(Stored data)

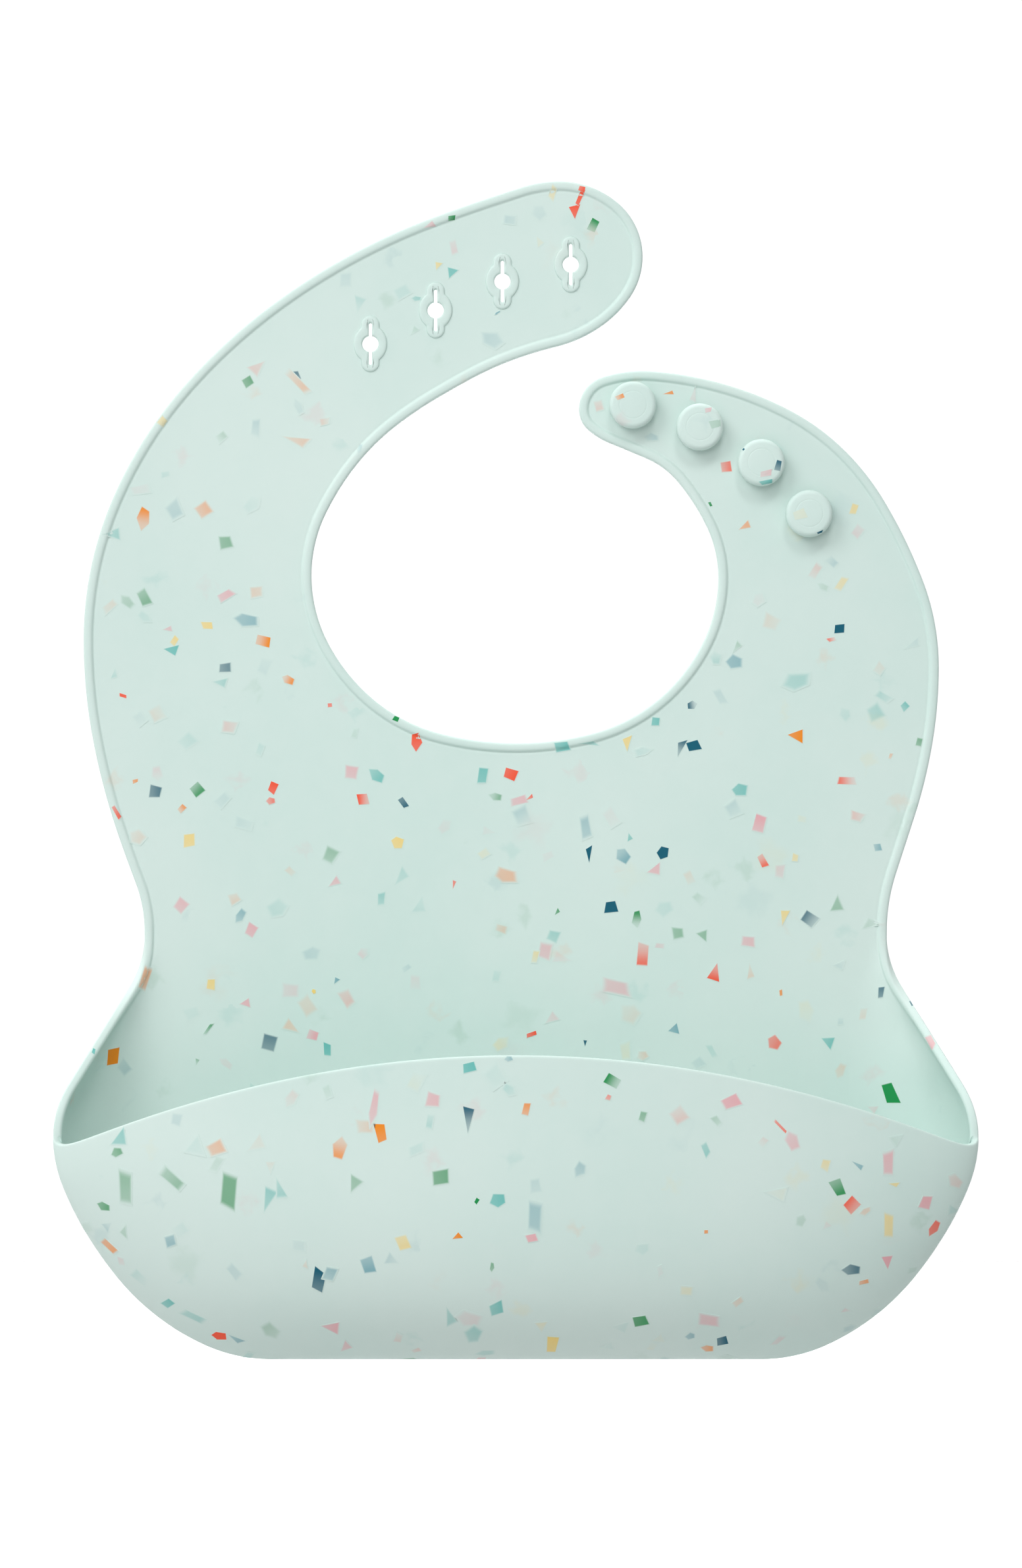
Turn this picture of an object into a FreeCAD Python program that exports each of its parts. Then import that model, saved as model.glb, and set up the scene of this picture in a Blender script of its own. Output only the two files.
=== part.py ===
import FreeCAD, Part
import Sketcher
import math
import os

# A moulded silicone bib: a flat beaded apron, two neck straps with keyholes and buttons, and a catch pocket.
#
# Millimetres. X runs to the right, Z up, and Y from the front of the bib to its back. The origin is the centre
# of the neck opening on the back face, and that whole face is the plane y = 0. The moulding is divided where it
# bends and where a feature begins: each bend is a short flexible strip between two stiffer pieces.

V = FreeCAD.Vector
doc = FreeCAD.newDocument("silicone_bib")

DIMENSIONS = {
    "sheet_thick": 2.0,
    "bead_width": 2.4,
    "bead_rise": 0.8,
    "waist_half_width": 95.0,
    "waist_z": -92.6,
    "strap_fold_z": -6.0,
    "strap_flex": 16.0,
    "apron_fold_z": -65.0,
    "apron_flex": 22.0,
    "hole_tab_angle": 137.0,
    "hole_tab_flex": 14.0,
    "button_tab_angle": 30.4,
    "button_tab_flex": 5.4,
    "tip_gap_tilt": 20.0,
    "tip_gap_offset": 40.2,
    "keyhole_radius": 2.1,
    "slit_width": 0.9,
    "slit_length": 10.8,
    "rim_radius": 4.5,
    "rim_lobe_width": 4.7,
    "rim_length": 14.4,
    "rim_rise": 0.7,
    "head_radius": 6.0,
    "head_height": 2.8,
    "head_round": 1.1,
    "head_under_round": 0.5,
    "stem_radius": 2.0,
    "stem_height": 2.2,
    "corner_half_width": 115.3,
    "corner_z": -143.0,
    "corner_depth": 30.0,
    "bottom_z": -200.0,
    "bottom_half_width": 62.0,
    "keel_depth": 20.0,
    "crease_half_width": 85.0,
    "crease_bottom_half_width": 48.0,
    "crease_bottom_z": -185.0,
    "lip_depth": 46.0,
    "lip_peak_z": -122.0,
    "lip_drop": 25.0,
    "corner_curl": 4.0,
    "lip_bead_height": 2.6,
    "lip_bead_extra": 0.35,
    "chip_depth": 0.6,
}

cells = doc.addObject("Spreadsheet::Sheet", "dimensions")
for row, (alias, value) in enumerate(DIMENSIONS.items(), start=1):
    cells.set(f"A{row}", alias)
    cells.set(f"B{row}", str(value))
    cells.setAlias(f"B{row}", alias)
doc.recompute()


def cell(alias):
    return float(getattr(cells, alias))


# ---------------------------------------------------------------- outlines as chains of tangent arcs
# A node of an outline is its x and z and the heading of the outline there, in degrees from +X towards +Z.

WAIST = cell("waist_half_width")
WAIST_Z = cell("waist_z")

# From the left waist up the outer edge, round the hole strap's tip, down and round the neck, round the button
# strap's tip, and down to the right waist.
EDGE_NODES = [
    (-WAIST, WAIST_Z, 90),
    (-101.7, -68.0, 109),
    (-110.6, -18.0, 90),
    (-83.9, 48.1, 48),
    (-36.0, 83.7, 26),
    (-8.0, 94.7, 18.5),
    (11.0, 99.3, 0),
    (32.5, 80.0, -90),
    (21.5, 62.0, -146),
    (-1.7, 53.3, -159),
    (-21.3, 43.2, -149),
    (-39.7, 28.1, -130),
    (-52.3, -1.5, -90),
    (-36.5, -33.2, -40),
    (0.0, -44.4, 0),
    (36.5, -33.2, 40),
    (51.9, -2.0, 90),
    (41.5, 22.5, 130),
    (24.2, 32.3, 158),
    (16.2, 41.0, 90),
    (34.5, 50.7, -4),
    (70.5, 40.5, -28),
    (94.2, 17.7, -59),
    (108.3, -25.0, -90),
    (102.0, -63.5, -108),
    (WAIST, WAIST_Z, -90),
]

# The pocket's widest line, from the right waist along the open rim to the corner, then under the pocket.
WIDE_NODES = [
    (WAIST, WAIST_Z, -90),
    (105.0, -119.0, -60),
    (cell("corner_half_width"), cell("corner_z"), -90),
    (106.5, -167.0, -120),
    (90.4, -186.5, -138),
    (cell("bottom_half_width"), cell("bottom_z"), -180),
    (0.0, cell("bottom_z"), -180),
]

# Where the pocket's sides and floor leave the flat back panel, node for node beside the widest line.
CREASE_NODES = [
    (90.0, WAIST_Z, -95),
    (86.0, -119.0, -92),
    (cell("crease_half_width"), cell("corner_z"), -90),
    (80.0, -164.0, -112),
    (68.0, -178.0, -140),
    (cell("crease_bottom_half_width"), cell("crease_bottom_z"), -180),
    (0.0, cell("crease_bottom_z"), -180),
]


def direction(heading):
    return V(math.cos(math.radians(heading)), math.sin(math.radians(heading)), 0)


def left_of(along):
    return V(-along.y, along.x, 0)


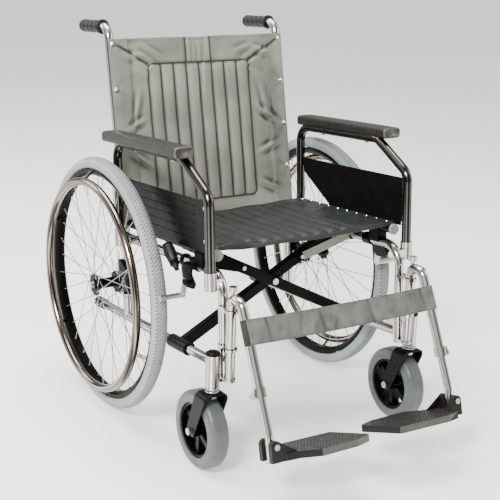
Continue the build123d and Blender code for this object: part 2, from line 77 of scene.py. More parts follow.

- [WHAT YOU ARE ASKED TO DO]: Each entry above is to be quoted exactly.

- [ANSWER FOR THE TASK]:
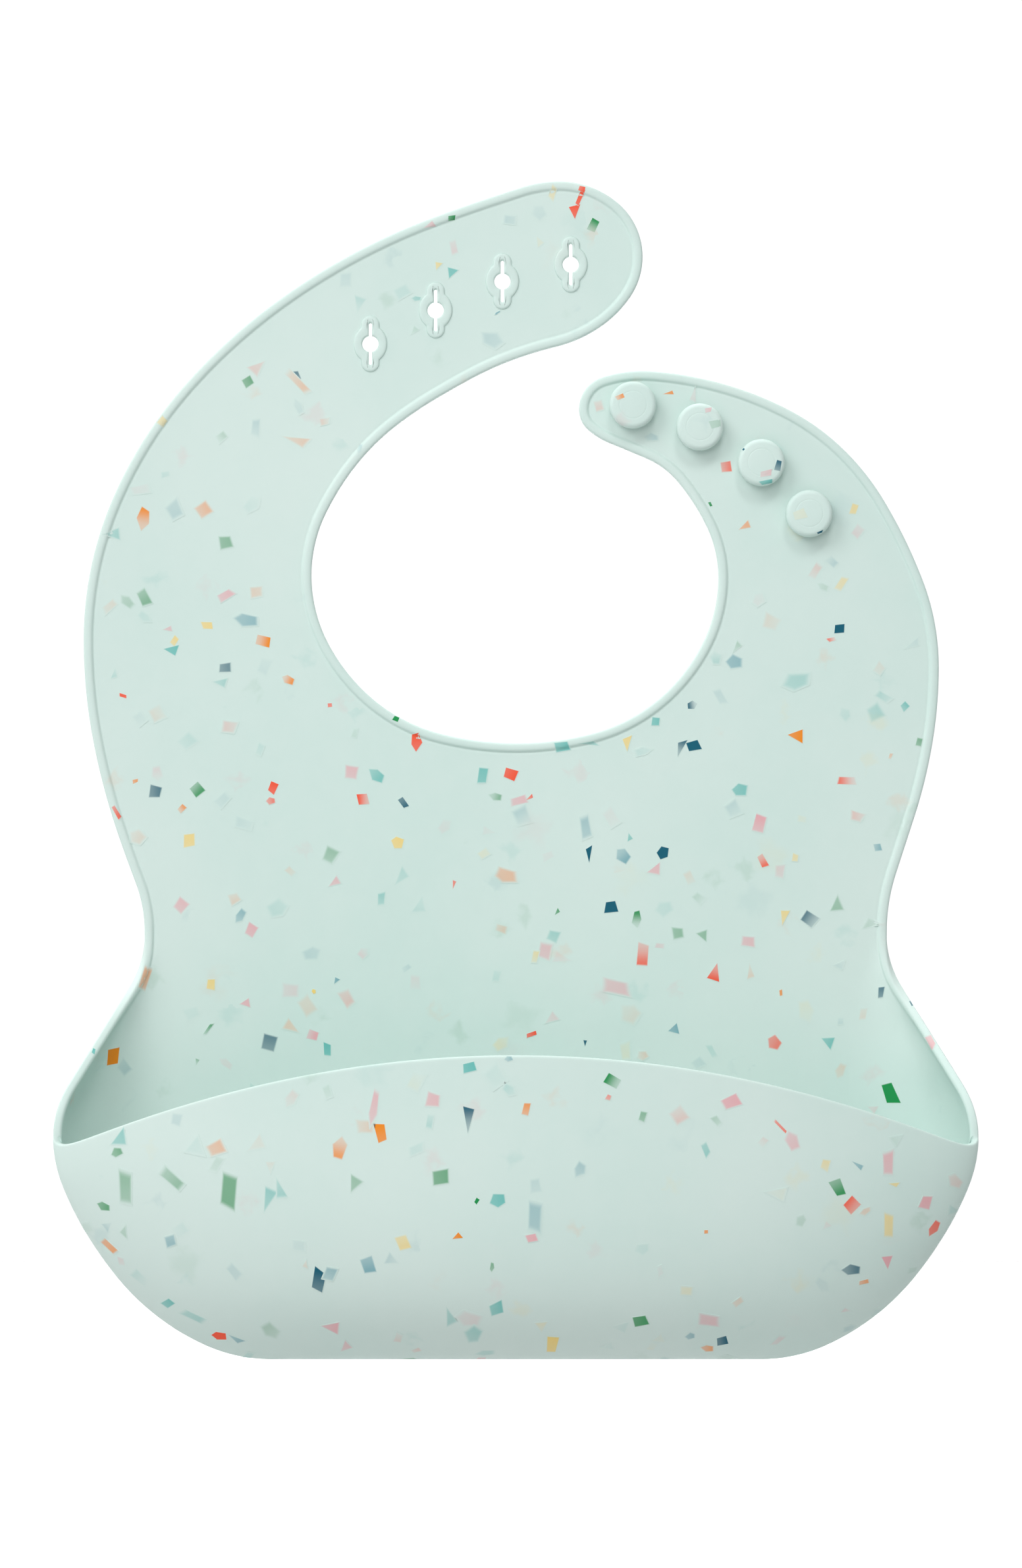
Turn this picture of an object into a FreeCAD Python program that exports each of its parts. Then import that model, saved as model.glb, and set up the scene of this picture in a Blender script of its own. Output only the two files.
=== part.py ===
import FreeCAD, Part
import Sketcher
import math
import os

# A moulded silicone bib: a flat beaded apron, two neck straps with keyholes and buttons, and a catch pocket.
#
# Millimetres. X runs to the right, Z up, and Y from the front of the bib to its back. The origin is the centre
# of the neck opening on the back face, and that whole face is the plane y = 0. The moulding is divided where it
# bends and where a feature begins: each bend is a short flexible strip between two stiffer pieces.

V = FreeCAD.Vector
doc = FreeCAD.newDocument("silicone_bib")

DIMENSIONS = {
    "sheet_thick": 2.0,
    "bead_width": 2.4,
    "bead_rise": 0.8,
    "waist_half_width": 95.0,
    "waist_z": -92.6,
    "strap_fold_z": -6.0,
    "strap_flex": 16.0,
    "apron_fold_z": -65.0,
    "apron_flex": 22.0,
    "hole_tab_angle": 137.0,
    "hole_tab_flex": 14.0,
    "button_tab_angle": 30.4,
    "button_tab_flex": 5.4,
    "tip_gap_tilt": 20.0,
    "tip_gap_offset": 40.2,
    "keyhole_radius": 2.1,
    "slit_width": 0.9,
    "slit_length": 10.8,
    "rim_radius": 4.5,
    "rim_lobe_width": 4.7,
    "rim_length": 14.4,
    "rim_rise": 0.7,
    "head_radius": 6.0,
    "head_height": 2.8,
    "head_round": 1.1,
    "head_under_round": 0.5,
    "stem_radius": 2.0,
    "stem_height": 2.2,
    "corner_half_width": 115.3,
    "corner_z": -143.0,
    "corner_depth": 30.0,
    "bottom_z": -200.0,
    "bottom_half_width": 62.0,
    "keel_depth": 20.0,
    "crease_half_width": 85.0,
    "crease_bottom_half_width": 48.0,
    "crease_bottom_z": -185.0,
    "lip_depth": 46.0,
    "lip_peak_z": -122.0,
    "lip_drop": 25.0,
    "corner_curl": 4.0,
    "lip_bead_height": 2.6,
    "lip_bead_extra": 0.35,
    "chip_depth": 0.6,
}

cells = doc.addObject("Spreadsheet::Sheet", "dimensions")
for row, (alias, value) in enumerate(DIMENSIONS.items(), start=1):
    cells.set(f"A{row}", alias)
    cells.set(f"B{row}", str(value))
    cells.setAlias(f"B{row}", alias)
doc.recompute()


def cell(alias):
    return float(getattr(cells, alias))


# ---------------------------------------------------------------- outlines as chains of tangent arcs
# A node of an outline is its x and z and the heading of the outline there, in degrees from +X towards +Z.

WAIST = cell("waist_half_width")
WAIST_Z = cell("waist_z")

# From the left waist up the outer edge, round the hole strap's tip, down and round the neck, round the button
# strap's tip, and down to the right waist.
EDGE_NODES = [
    (-WAIST, WAIST_Z, 90),
    (-101.7, -68.0, 109),
    (-110.6, -18.0, 90),
    (-83.9, 48.1, 48),
    (-36.0, 83.7, 26),
    (-8.0, 94.7, 18.5),
    (11.0, 99.3, 0),
    (32.5, 80.0, -90),
    (21.5, 62.0, -146),
    (-1.7, 53.3, -159),
    (-21.3, 43.2, -149),
    (-39.7, 28.1, -130),
    (-52.3, -1.5, -90),
    (-36.5, -33.2, -40),
    (0.0, -44.4, 0),
    (36.5, -33.2, 40),
    (51.9, -2.0, 90),
    (41.5, 22.5, 130),
    (24.2, 32.3, 158),
    (16.2, 41.0, 90),
    (34.5, 50.7, -4),
    (70.5, 40.5, -28),
    (94.2, 17.7, -59),
    (108.3, -25.0, -90),
    (102.0, -63.5, -108),
    (WAIST, WAIST_Z, -90),
]

# The pocket's widest line, from the right waist along the open rim to the corner, then under the pocket.
WIDE_NODES = [
    (WAIST, WAIST_Z, -90),
    (105.0, -119.0, -60),
    (cell("corner_half_width"), cell("corner_z"), -90),
    (106.5, -167.0, -120),
    (90.4, -186.5, -138),
    (cell("bottom_half_width"), cell("bottom_z"), -180),
    (0.0, cell("bottom_z"), -180),
]

# Where the pocket's sides and floor leave the flat back panel, node for node beside the widest line.
CREASE_NODES = [
    (90.0, WAIST_Z, -95),
    (86.0, -119.0, -92),
    (cell("crease_half_width"), cell("corner_z"), -90),
    (80.0, -164.0, -112),
    (68.0, -178.0, -140),
    (cell("crease_bottom_half_width"), cell("crease_bottom_z"), -180),
    (0.0, cell("crease_bottom_z"), -180),
]


def direction(heading):
    return V(math.cos(math.radians(heading)), math.sin(math.radians(heading)), 0)


def left_of(along):
    return V(-along.y, along.x, 0)


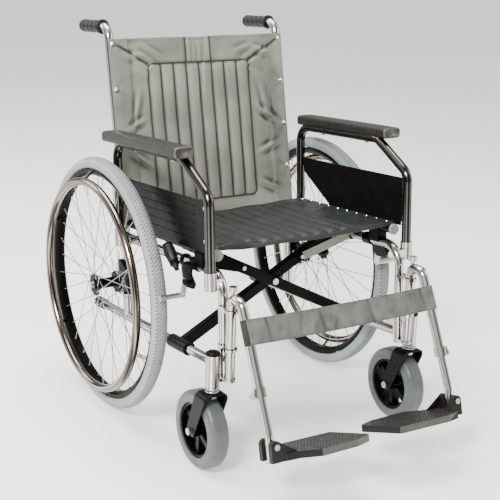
Continue the build123d and Blender code for this object: part 2, from line 77 of scene.py. More parts follow.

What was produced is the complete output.